Short task. What follows is a listing; restate every line of it word for word.

Available data.
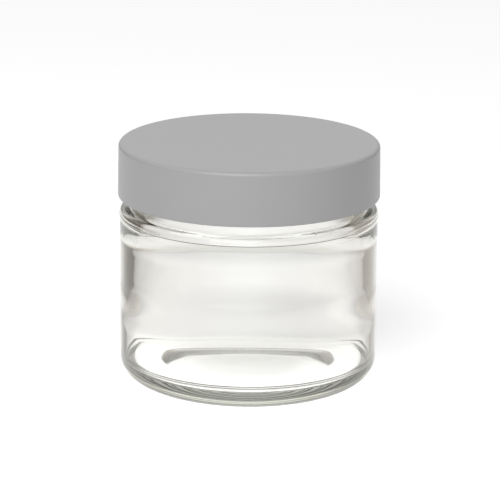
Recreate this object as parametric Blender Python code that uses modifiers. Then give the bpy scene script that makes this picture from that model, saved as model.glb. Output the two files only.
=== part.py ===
"""A straight-sided glass jar with a plain plastic screw cap, at its real size.

Units are metres and Z points up. The origin is the centre of the ring that the jar stands on.
The jar is one piece of glass, the cap is one moulding, and inside the cap lies a disc-shaped
liner of two layers. The neck and the cap share one right-hand, single-start thread.
"""

import math

import bmesh
import bpy

# Clearances that every fit uses
SEAT_GAP = 0.0002
THREAD_CLEARANCE = 0.00035
LINER_SIDE_GAP = 0.0003

# Thread shared by the glass neck and the cap: one start, right hand, six turns to the inch
THREAD_PITCH = 0.004233
THREAD_DEPTH = 0.0011
THREAD_FADE_TURNS = 0.09
RIDGE_END_SHARE = 0.3
RIDGE_SINK_SHARE = 0.1

# Glass jar, across
BORE_RADIUS = 0.0222
NECK_WALL = 0.0028
SHOULDER_LEDGE = 0.00245
WALL_AT_HEEL = 0.00135
WALL_UNDER_BELT = 0.00145
WALL_AT_BELT_FOOT = 0.00305
WALL_AT_BELT_TOP = 0.00325
BEARING_RING_WIDTH = 0.0045

# Glass jar, upwards
BODY_HEIGHT = 0.0372
FINISH_HEIGHT = 0.0114
FLOOR_THICKNESS = 0.0040
FLOOR_CROWN = 0.0004
PUNT_DEPTH = 0.0024
PUNT_FLATNESS = 4
WALL_TAPER_HEIGHT = 0.0064
BELT_RISE_HEIGHT = 0.0115
BELT_HEIGHT = 0.0060
BORE_FLARE_HEIGHT = 0.0090

# Glass jar, rounded edges
OUTER_HEEL_RADIUS = 0.0046
INNER_HEEL_RADIUS = 0.0006
SHOULDER_RADIUS = 0.0012
NECK_ROOT_RADIUS = 0.0006
LIP_RADIUS = 0.0008

# Ridge on the glass neck
NECK_RIDGE_RADIUS = 0.00115
NECK_RIDGE_BELOW_LAND = 0.0021
NECK_RIDGE_ABOVE_SHOULDER = 0.0045

# Liner layers
FACING_THICKNESS = 0.0002
BACKING_THICKNESS = 0.0007

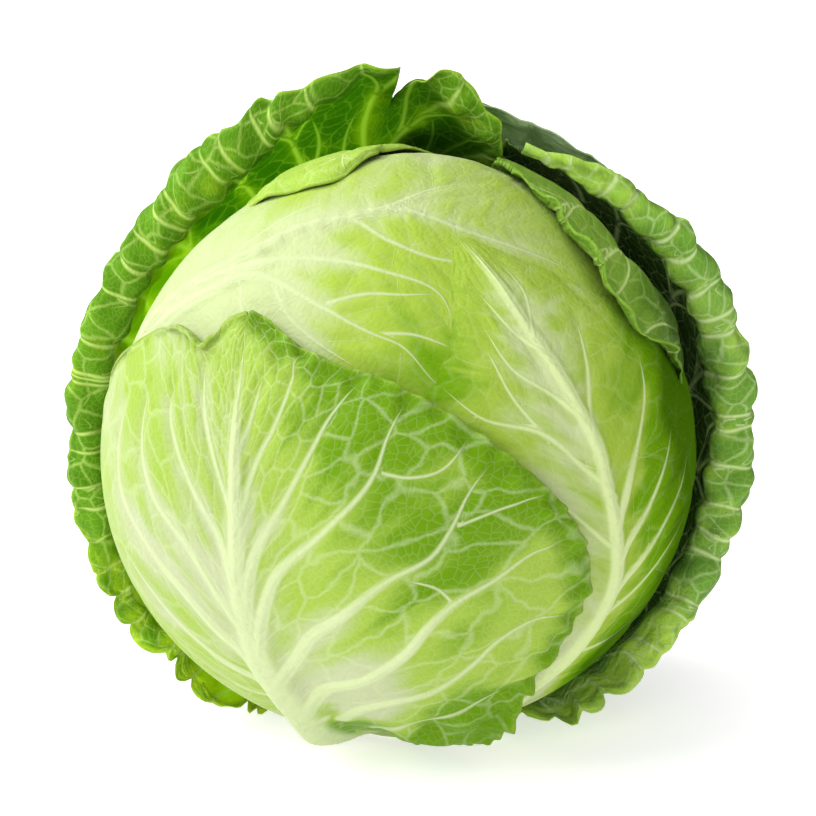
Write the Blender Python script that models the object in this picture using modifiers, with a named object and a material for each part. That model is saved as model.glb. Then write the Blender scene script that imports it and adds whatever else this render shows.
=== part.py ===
"""A head of white cabbage: ten separate solids, eight of them leaves, in metres with +Z up.

The origin is the centre of the stem's cut face, on which the head stands, and the front is -Y.
Places on the head are directions from its centre, as longitude and latitude in degrees:
longitude 0 is the front and 90 is +X, latitude 90 is the top and -90 is the stem.

A leaf is a loft of rows. Each row runs from the midrib to a margin, and midrib and margins are
smooth curves through a few directions. How far the blade is from the head's centre comes from
piling: each leaf lies on the heart or on the leaves below it, one gap above them, and sinks
gently beside them where they end. A wrapper leaf also stands off by a radius of its own, and
its margin is a strip that rolls outwards.
"""

import math

import bmesh
import bpy
import numpy as np

HEAD_HEIGHT = 0.082  # from the cut face to the head's centre
HEAD_RADIUS = 0.084  # turns a leaf's angles into lengths
HEART_RADIUS = 0.0785
HEART_SLACK = 0.0006  # the heart's coarse mesh stays this far under its surface
BLADE = 0.0012
GAP = 0.0012  # between a blade and what it lies on
SKIRT_START = 0.003  # a leaf is lifted over another as far as this outside the other's margin
SKIRT = 0.017  # and sinks again over this length
RIB_BURIED = 0.012  # a midrib is flat this deep under a leaf above
RIB_TIP_SHARE = 0.25  # of its width, which a midrib keeps at the tip
VEIN_HEIGHT = 0.0006
VEIN_STOP = 0.001  # veins end this far outside the margin of a leaf above
VEIN_FADE = 0.005
STEM_CUT_RADIUS = 0.018
STEM_TOP_RADIUS = 0.0205
STEM_TOP = 0.0070
STEM_EDGE = 0.0008
CLEARANCE = 0.0007
BOW = 0.10  # how far a row bends towards the tip, as a share of its length
LAST_STATION = 0.994
LEAST_TURN = 0.05  # radians, so that a flat strip is a very wide roll
OUTLINE_POINTS = 61

# The heart swells and sinks softly: longitude, latitude, half-width in degrees, change in metres.
HEART_SWELLS = (
    (-75, -15, 55, 0.0022),
    (60, 5, 55, 0.0016),
    (0, -90, 50, -0.0008),
    (10, 75, 45, 0.0022),
)


def directions(longitude, latitude):
    lon = np.radians(longitude)
    lat = np.radians(latitude)
    return np.stack([np.cos(lat) * np.sin(lon), -np.cos(lat) * np.cos(lon), np.sin(lat)], -1)


def smooth_step(value):
    value = np.clip(value, 0.0, 1.0)
    return value * value * (3.0 - 2.0 * value)


def curve_through(knots, points, at):
    """A smooth curve through points at uneven knots: cubic pieces that share their slopes."""
    gap = np.diff(knots)[:, None]
    slope = np.diff(points, axis=0) / gap
    middle = (slope[:-1] * gap[1:] + slope[1:] * gap[:-1]) / (gap[1:] + gap[:-1])
    tangent = np.vstack([slope[:1], middle, slope[-1:]])
    at = np.clip(at, knots[0], knots[-1])
    piece = np.clip(np.searchsorted(knots, at, "right") - 1, 0, len(knots) - 2)
    width = gap[piece]
    u = ((at - knots[piece])[:, None]) / width
    return (
        (1 + 2 * u) * (1 - u) ** 2 * points[piece]
        + u * (1 - u) ** 2 * width * tangent[piece]
        + u * u * (3 - 2 * u) * points[piece + 1]
        + u * u * (u - 1) * width * tangent[piece + 1]
    )


def unit(vectors):
    return vectors / np.maximum(np.linalg.norm(vectors, axis=-1, keepdims=True), 1e-12)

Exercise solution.
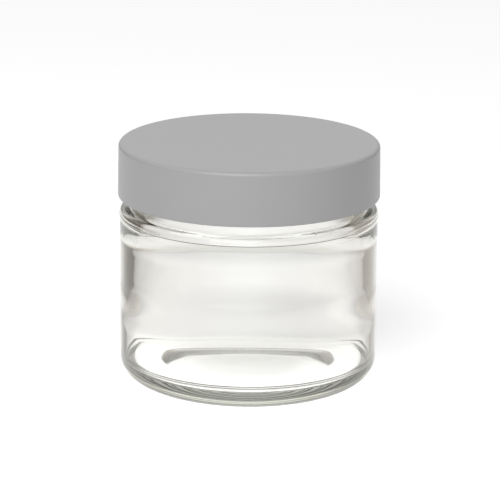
Recreate this object as parametric Blender Python code that uses modifiers. Then give the bpy scene script that makes this picture from that model, saved as model.glb. Output the two files only.
=== part.py ===
"""A straight-sided glass jar with a plain plastic screw cap, at its real size.

Units are metres and Z points up. The origin is the centre of the ring that the jar stands on.
The jar is one piece of glass, the cap is one moulding, and inside the cap lies a disc-shaped
liner of two layers. The neck and the cap share one right-hand, single-start thread.
"""

import math

import bmesh
import bpy

# Clearances that every fit uses
SEAT_GAP = 0.0002
THREAD_CLEARANCE = 0.00035
LINER_SIDE_GAP = 0.0003

# Thread shared by the glass neck and the cap: one start, right hand, six turns to the inch
THREAD_PITCH = 0.004233
THREAD_DEPTH = 0.0011
THREAD_FADE_TURNS = 0.09
RIDGE_END_SHARE = 0.3
RIDGE_SINK_SHARE = 0.1

# Glass jar, across
BORE_RADIUS = 0.0222
NECK_WALL = 0.0028
SHOULDER_LEDGE = 0.00245
WALL_AT_HEEL = 0.00135
WALL_UNDER_BELT = 0.00145
WALL_AT_BELT_FOOT = 0.00305
WALL_AT_BELT_TOP = 0.00325
BEARING_RING_WIDTH = 0.0045

# Glass jar, upwards
BODY_HEIGHT = 0.0372
FINISH_HEIGHT = 0.0114
FLOOR_THICKNESS = 0.0040
FLOOR_CROWN = 0.0004
PUNT_DEPTH = 0.0024
PUNT_FLATNESS = 4
WALL_TAPER_HEIGHT = 0.0064
BELT_RISE_HEIGHT = 0.0115
BELT_HEIGHT = 0.0060
BORE_FLARE_HEIGHT = 0.0090

# Glass jar, rounded edges
OUTER_HEEL_RADIUS = 0.0046
INNER_HEEL_RADIUS = 0.0006
SHOULDER_RADIUS = 0.0012
NECK_ROOT_RADIUS = 0.0006
LIP_RADIUS = 0.0008

# Ridge on the glass neck
NECK_RIDGE_RADIUS = 0.00115
NECK_RIDGE_BELOW_LAND = 0.0021
NECK_RIDGE_ABOVE_SHOULDER = 0.0045

# Liner layers
FACING_THICKNESS = 0.0002
BACKING_THICKNESS = 0.0007

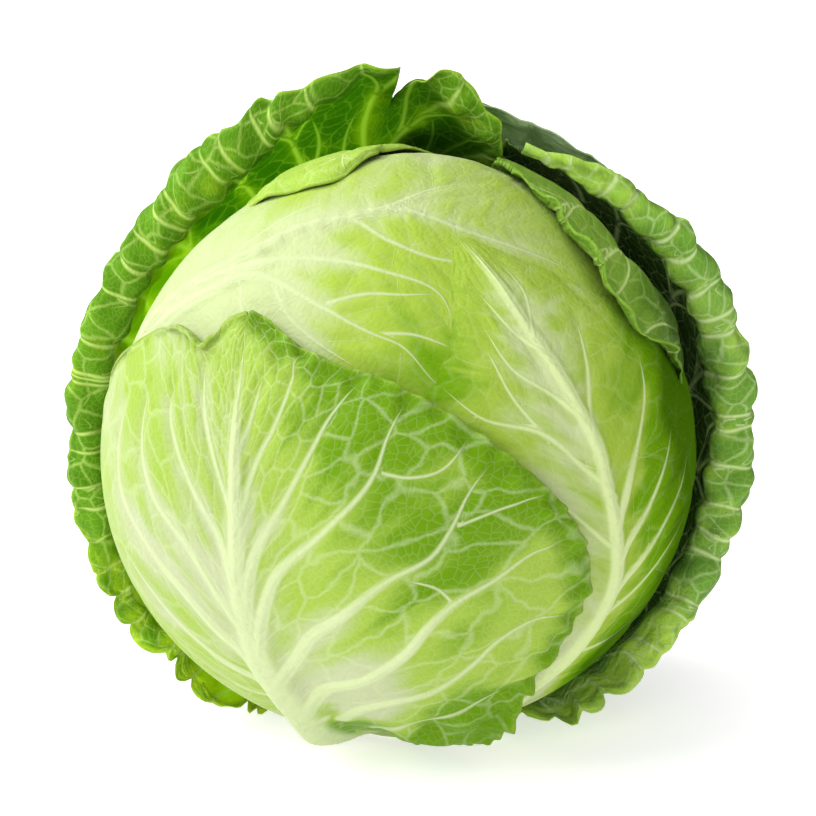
Write the Blender Python script that models the object in this picture using modifiers, with a named object and a material for each part. That model is saved as model.glb. Then write the Blender scene script that imports it and adds whatever else this render shows.
=== part.py ===
"""A head of white cabbage: ten separate solids, eight of them leaves, in metres with +Z up.

The origin is the centre of the stem's cut face, on which the head stands, and the front is -Y.
Places on the head are directions from its centre, as longitude and latitude in degrees:
longitude 0 is the front and 90 is +X, latitude 90 is the top and -90 is the stem.

A leaf is a loft of rows. Each row runs from the midrib to a margin, and midrib and margins are
smooth curves through a few directions. How far the blade is from the head's centre comes from
piling: each leaf lies on the heart or on the leaves below it, one gap above them, and sinks
gently beside them where they end. A wrapper leaf also stands off by a radius of its own, and
its margin is a strip that rolls outwards.
"""

import math

import bmesh
import bpy
import numpy as np

HEAD_HEIGHT = 0.082  # from the cut face to the head's centre
HEAD_RADIUS = 0.084  # turns a leaf's angles into lengths
HEART_RADIUS = 0.0785
HEART_SLACK = 0.0006  # the heart's coarse mesh stays this far under its surface
BLADE = 0.0012
GAP = 0.0012  # between a blade and what it lies on
SKIRT_START = 0.003  # a leaf is lifted over another as far as this outside the other's margin
SKIRT = 0.017  # and sinks again over this length
RIB_BURIED = 0.012  # a midrib is flat this deep under a leaf above
RIB_TIP_SHARE = 0.25  # of its width, which a midrib keeps at the tip
VEIN_HEIGHT = 0.0006
VEIN_STOP = 0.001  # veins end this far outside the margin of a leaf above
VEIN_FADE = 0.005
STEM_CUT_RADIUS = 0.018
STEM_TOP_RADIUS = 0.0205
STEM_TOP = 0.0070
STEM_EDGE = 0.0008
CLEARANCE = 0.0007
BOW = 0.10  # how far a row bends towards the tip, as a share of its length
LAST_STATION = 0.994
LEAST_TURN = 0.05  # radians, so that a flat strip is a very wide roll
OUTLINE_POINTS = 61

# The heart swells and sinks softly: longitude, latitude, half-width in degrees, change in metres.
HEART_SWELLS = (
    (-75, -15, 55, 0.0022),
    (60, 5, 55, 0.0016),
    (0, -90, 50, -0.0008),
    (10, 75, 45, 0.0022),
)


def directions(longitude, latitude):
    lon = np.radians(longitude)
    lat = np.radians(latitude)
    return np.stack([np.cos(lat) * np.sin(lon), -np.cos(lat) * np.cos(lon), np.sin(lat)], -1)


def smooth_step(value):
    value = np.clip(value, 0.0, 1.0)
    return value * value * (3.0 - 2.0 * value)


def curve_through(knots, points, at):
    """A smooth curve through points at uneven knots: cubic pieces that share their slopes."""
    gap = np.diff(knots)[:, None]
    slope = np.diff(points, axis=0) / gap
    middle = (slope[:-1] * gap[1:] + slope[1:] * gap[:-1]) / (gap[1:] + gap[:-1])
    tangent = np.vstack([slope[:1], middle, slope[-1:]])
    at = np.clip(at, knots[0], knots[-1])
    piece = np.clip(np.searchsorted(knots, at, "right") - 1, 0, len(knots) - 2)
    width = gap[piece]
    u = ((at - knots[piece])[:, None]) / width
    return (
        (1 + 2 * u) * (1 - u) ** 2 * points[piece]
        + u * (1 - u) ** 2 * width * tangent[piece]
        + u * u * (3 - 2 * u) * points[piece + 1]
        + u * u * (u - 1) * width * tangent[piece + 1]
    )


def unit(vectors):
    return vectors / np.maximum(np.linalg.norm(vectors, axis=-1, keepdims=True), 1e-12)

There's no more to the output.